But with face coverings already part of the gear and social distancing possible outdoors on the slopes, skiing and snowboarding may be relatively COVID-friendly outdoor options this winter.
Vail Resorts, which owns the Stevens Pass ski area, announced plans in August to reopen in December, with restrictions.
Most notably: You need a reservation to hit the slopes.
Stevens is limiting the number of people allowed on the mountain each day. That number is a moving target and will change based on the weather, how much terrain is open on the mountain and what phase of Gov. Jay Inslee’s “Safe Start” plan King County is in.
But you’re not out of luck if you can’t commit to a pass. As long as you plan ahead, you’ll be able to visit the resort, general manager Tom Pettigrew said.
“It’s a very different season we’re facing,” he said. “But … there should be very few days you can’t get a reservation.”
The mountain likely won’t reach capacity early in the season, on weekdays or even during the average weekend. Holidays and powder days in peak season might be trickier.
If you’re just buying a daily lift ticket, those become available on a week-of basis.
Pass holders have priority on week-of tickets and access to seven reserved days anytime during the season.
As of late September, demand for passes at all Vail resorts had risen 18%. But overall sales dollars decreased by 4% due to redeemed credits for the 2019-20 season, when the Stevens Pass shut down due to COVID-19.
The resort’s lodges will follow the same state- and county-mandated restrictions as restaurants, Pettigrew said. Table seating will allow for social distancing, and capacity may be capped at the door.
The menus will change to more of a grab-and-go style, “where people can just get something hot and get back out onto the snow,” Pettigrew said.

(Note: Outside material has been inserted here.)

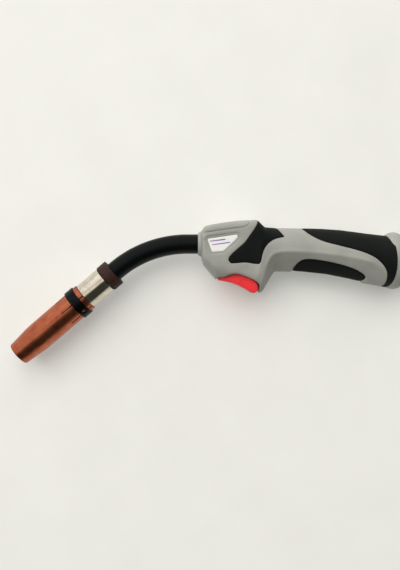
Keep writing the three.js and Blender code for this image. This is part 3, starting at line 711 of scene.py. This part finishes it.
ridgeGrid = ridgeField()
frontSection = halfSection(handle["frontX"])
skinRows = [lipCircle(10.2, 3.1) * (1 - k / 6) + frontSection * (k / 6) for k in range(6)]
skinRows += [halfSection(x) for x in np.arange(handle["frontX"], handle["frontX"] + 2, 0.08)]
skinRows += [halfSection(x) for x in np.linspace(handle["frontX"] + 2, handle["rearX"],
                                                 int((handle["rearX"] - 5) / rowStep))]
skinTable = np.array(skinRows)
rowAlong = np.r_[0, np.cumsum(np.sqrt((np.diff(skinTable, axis=0) ** 2).sum(axis=2).mean(axis=1)))]
alongRow = np.gradient(skinTable, axis=0)
alongColumn = np.gradient(skinTable, axis=1)
skinNormals = np.cross(alongColumn, alongRow)
skinNormals[:, [0, -1], 2] = 0
skinNormals /= np.maximum(np.linalg.norm(skinNormals, axis=2, keepdims=True), 1e-9)
skinNormals *= np.sign(skinNormals[200, columns // 2, 2])
halfGirth = 60  # a usual half girth: the second coordinate of the flattened skin runs from 0 to this


def onSkin(table, q, s):
    row = np.interp(q, rowAlong, np.arange(len(rowAlong)))
    return between(table, row, np.asarray(s) / halfGirth * (columns - 1))


sideRows = np.arange(6, len(skinRows))
sideX = skinTable[6:, 0, 0]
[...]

Skiers and snowboarders will also be required to wear face coverings, abide physical distancing rules and consent to health screenings when distancing isn’t possible, as in ski school.
“It’s important to us to create an environment that’s safe for our employees and our guests,” Pettigrew said.
Riders will need to wear face coverings on chairlifts, inside buildings and during lessons. Those without coverings won’t be allowed on the mountain.
On chairlifts, only guests skiing or riding together can sit next to each other. Otherwise, two people will be on opposite sides of lift chairs and gondola cabins.
The standing team and lift operators who normally manage lines may be tasked with enforcing social distancing and face covering requirements.
“It’s our expectation that you’ll adhere to the guidelines,” Pettigrew said.
The rental shops will be open. They’re considered retail operations, so “Safe Start” rules apply. Right now, that means shops are at 30% capacity, but that could change by December.
If you’re riding all season long or headed to the mountain just for a day, Pettigrew said, keep a few things in mind, beyond wearing a face covering:
• The resort is moving to cashless transactions, so bring a credit card.
• You need to make a reservation and buy your pass ahead of time online. If you already have a season pass or a daily lift ticket — that’s pre-loaded. You can pick up your pass or ticket at the resort’s window, but you cannot purchase a ticket there.
• Most importantly: “Make sure it snowed,” Pettigrew said. Weather dependent, opening day is set for Dec. 4.